● **JOB**
Quote every entry word for word.

● **PROVIDED MATERIAL**
************

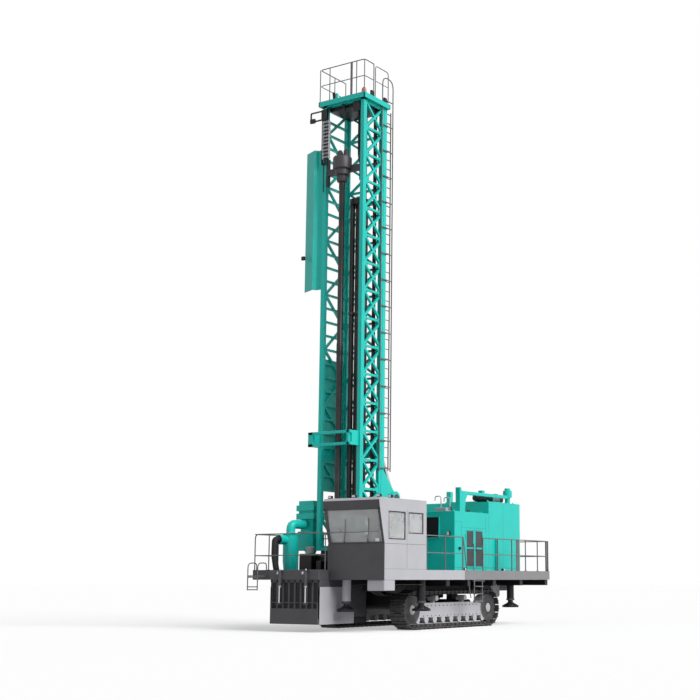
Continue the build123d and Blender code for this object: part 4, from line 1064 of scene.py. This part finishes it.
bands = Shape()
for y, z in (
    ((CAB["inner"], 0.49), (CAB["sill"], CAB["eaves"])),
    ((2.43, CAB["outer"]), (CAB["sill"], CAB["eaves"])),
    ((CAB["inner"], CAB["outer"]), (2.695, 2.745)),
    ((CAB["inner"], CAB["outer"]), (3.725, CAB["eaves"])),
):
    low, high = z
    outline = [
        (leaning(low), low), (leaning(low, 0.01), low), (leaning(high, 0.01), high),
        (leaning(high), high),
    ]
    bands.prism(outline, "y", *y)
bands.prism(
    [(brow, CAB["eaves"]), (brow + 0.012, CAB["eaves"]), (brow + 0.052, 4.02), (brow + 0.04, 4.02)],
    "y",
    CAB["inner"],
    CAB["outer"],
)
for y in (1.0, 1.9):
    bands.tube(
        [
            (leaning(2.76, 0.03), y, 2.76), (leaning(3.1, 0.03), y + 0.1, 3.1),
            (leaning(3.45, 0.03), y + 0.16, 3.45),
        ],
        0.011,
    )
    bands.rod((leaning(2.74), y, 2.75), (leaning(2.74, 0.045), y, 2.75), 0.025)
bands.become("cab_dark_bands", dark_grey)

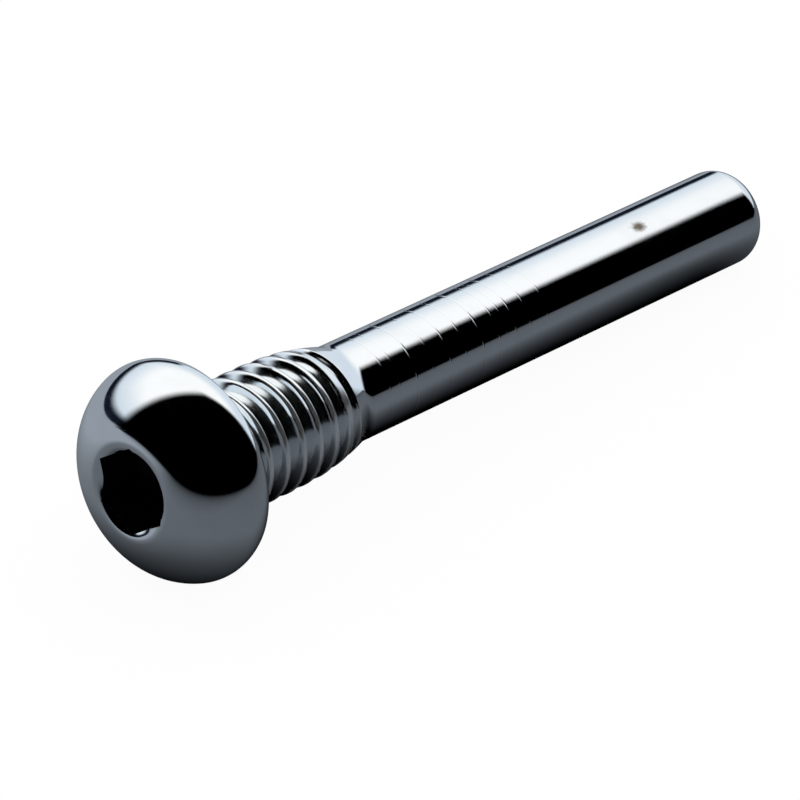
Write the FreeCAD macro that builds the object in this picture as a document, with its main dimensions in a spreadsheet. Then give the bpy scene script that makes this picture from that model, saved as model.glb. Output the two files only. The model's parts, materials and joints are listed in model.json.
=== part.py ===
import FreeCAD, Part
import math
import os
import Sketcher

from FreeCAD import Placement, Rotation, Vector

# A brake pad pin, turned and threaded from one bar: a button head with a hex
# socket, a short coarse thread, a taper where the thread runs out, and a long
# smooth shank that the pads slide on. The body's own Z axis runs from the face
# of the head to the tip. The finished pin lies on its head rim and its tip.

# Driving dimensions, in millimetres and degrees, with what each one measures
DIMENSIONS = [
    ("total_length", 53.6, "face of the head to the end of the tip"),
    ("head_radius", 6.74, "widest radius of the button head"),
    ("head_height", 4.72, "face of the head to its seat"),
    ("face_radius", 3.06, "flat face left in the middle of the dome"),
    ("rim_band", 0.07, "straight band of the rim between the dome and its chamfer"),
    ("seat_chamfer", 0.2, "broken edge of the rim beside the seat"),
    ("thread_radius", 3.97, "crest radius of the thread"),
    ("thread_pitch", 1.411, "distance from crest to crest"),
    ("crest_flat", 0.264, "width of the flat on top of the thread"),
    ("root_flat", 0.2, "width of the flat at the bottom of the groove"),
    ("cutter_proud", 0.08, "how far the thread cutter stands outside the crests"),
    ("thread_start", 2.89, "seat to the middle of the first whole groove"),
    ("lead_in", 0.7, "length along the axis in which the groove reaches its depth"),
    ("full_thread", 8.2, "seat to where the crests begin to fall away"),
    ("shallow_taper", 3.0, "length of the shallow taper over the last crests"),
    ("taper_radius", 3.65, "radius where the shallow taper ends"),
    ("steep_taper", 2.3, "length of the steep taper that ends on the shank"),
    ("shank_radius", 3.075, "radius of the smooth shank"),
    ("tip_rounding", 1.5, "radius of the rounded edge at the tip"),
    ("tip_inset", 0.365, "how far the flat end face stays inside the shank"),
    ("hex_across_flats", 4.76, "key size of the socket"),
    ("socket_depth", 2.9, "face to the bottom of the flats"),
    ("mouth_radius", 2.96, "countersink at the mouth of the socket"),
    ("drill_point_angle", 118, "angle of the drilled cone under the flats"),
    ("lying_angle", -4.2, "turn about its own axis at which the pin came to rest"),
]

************

● **WRITTEN SOLUTION**
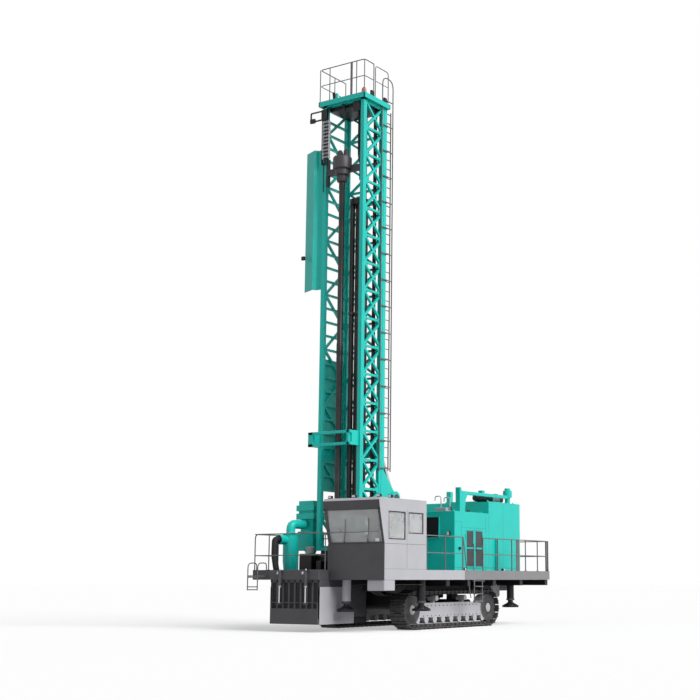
Continue the build123d and Blender code for this object: part 4, from line 1064 of scene.py. This part finishes it.
bands = Shape()
for y, z in (
    ((CAB["inner"], 0.49), (CAB["sill"], CAB["eaves"])),
    ((2.43, CAB["outer"]), (CAB["sill"], CAB["eaves"])),
    ((CAB["inner"], CAB["outer"]), (2.695, 2.745)),
    ((CAB["inner"], CAB["outer"]), (3.725, CAB["eaves"])),
):
    low, high = z
    outline = [
        (leaning(low), low), (leaning(low, 0.01), low), (leaning(high, 0.01), high),
        (leaning(high), high),
    ]
    bands.prism(outline, "y", *y)
bands.prism(
    [(brow, CAB["eaves"]), (brow + 0.012, CAB["eaves"]), (brow + 0.052, 4.02), (brow + 0.04, 4.02)],
    "y",
    CAB["inner"],
    CAB["outer"],
)
for y in (1.0, 1.9):
    bands.tube(
        [
            (leaning(2.76, 0.03), y, 2.76), (leaning(3.1, 0.03), y + 0.1, 3.1),
            (leaning(3.45, 0.03), y + 0.16, 3.45),
        ],
        0.011,
    )
    bands.rod((leaning(2.74), y, 2.75), (leaning(2.74, 0.045), y, 2.75), 0.025)
bands.become("cab_dark_bands", dark_grey)

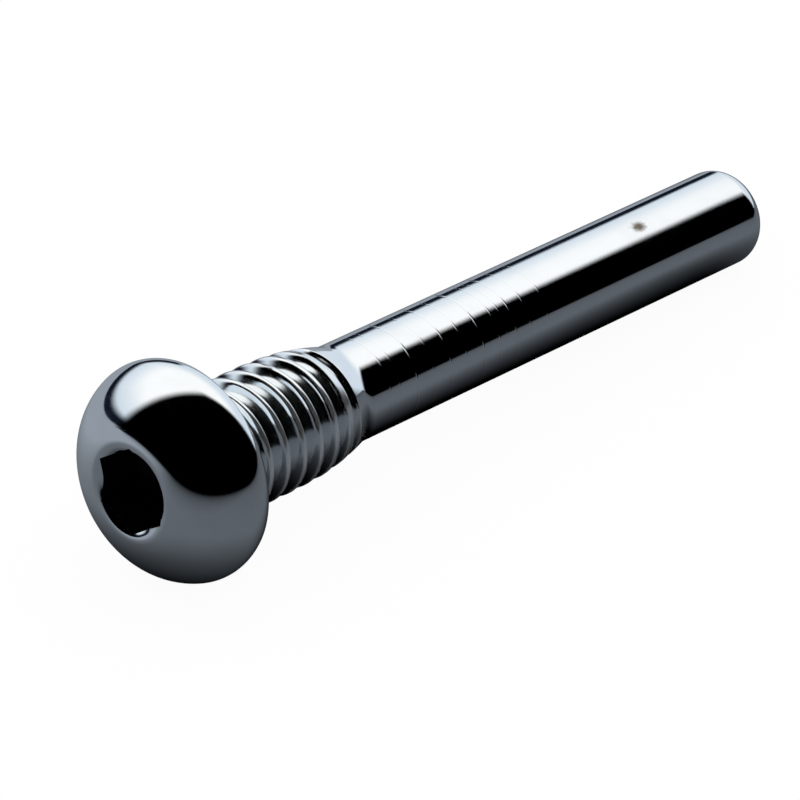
Write the FreeCAD macro that builds the object in this picture as a document, with its main dimensions in a spreadsheet. Then give the bpy scene script that makes this picture from that model, saved as model.glb. Output the two files only. The model's parts, materials and joints are listed in model.json.
=== part.py ===
import FreeCAD, Part
import math
import os
import Sketcher

from FreeCAD import Placement, Rotation, Vector

# A brake pad pin, turned and threaded from one bar: a button head with a hex
# socket, a short coarse thread, a taper where the thread runs out, and a long
# smooth shank that the pads slide on. The body's own Z axis runs from the face
# of the head to the tip. The finished pin lies on its head rim and its tip.

# Driving dimensions, in millimetres and degrees, with what each one measures
DIMENSIONS = [
    ("total_length", 53.6, "face of the head to the end of the tip"),
    ("head_radius", 6.74, "widest radius of the button head"),
    ("head_height", 4.72, "face of the head to its seat"),
    ("face_radius", 3.06, "flat face left in the middle of the dome"),
    ("rim_band", 0.07, "straight band of the rim between the dome and its chamfer"),
    ("seat_chamfer", 0.2, "broken edge of the rim beside the seat"),
    ("thread_radius", 3.97, "crest radius of the thread"),
    ("thread_pitch", 1.411, "distance from crest to crest"),
    ("crest_flat", 0.264, "width of the flat on top of the thread"),
    ("root_flat", 0.2, "width of the flat at the bottom of the groove"),
    ("cutter_proud", 0.08, "how far the thread cutter stands outside the crests"),
    ("thread_start", 2.89, "seat to the middle of the first whole groove"),
    ("lead_in", 0.7, "length along the axis in which the groove reaches its depth"),
    ("full_thread", 8.2, "seat to where the crests begin to fall away"),
    ("shallow_taper", 3.0, "length of the shallow taper over the last crests"),
    ("taper_radius", 3.65, "radius where the shallow taper ends"),
    ("steep_taper", 2.3, "length of the steep taper that ends on the shank"),
    ("shank_radius", 3.075, "radius of the smooth shank"),
    ("tip_rounding", 1.5, "radius of the rounded edge at the tip"),
    ("tip_inset", 0.365, "how far the flat end face stays inside the shank"),
    ("hex_across_flats", 4.76, "key size of the socket"),
    ("socket_depth", 2.9, "face to the bottom of the flats"),
    ("mouth_radius", 2.96, "countersink at the mouth of the socket"),
    ("drill_point_angle", 118, "angle of the drilled cone under the flats"),
    ("lying_angle", -4.2, "turn about its own axis at which the pin came to rest"),
]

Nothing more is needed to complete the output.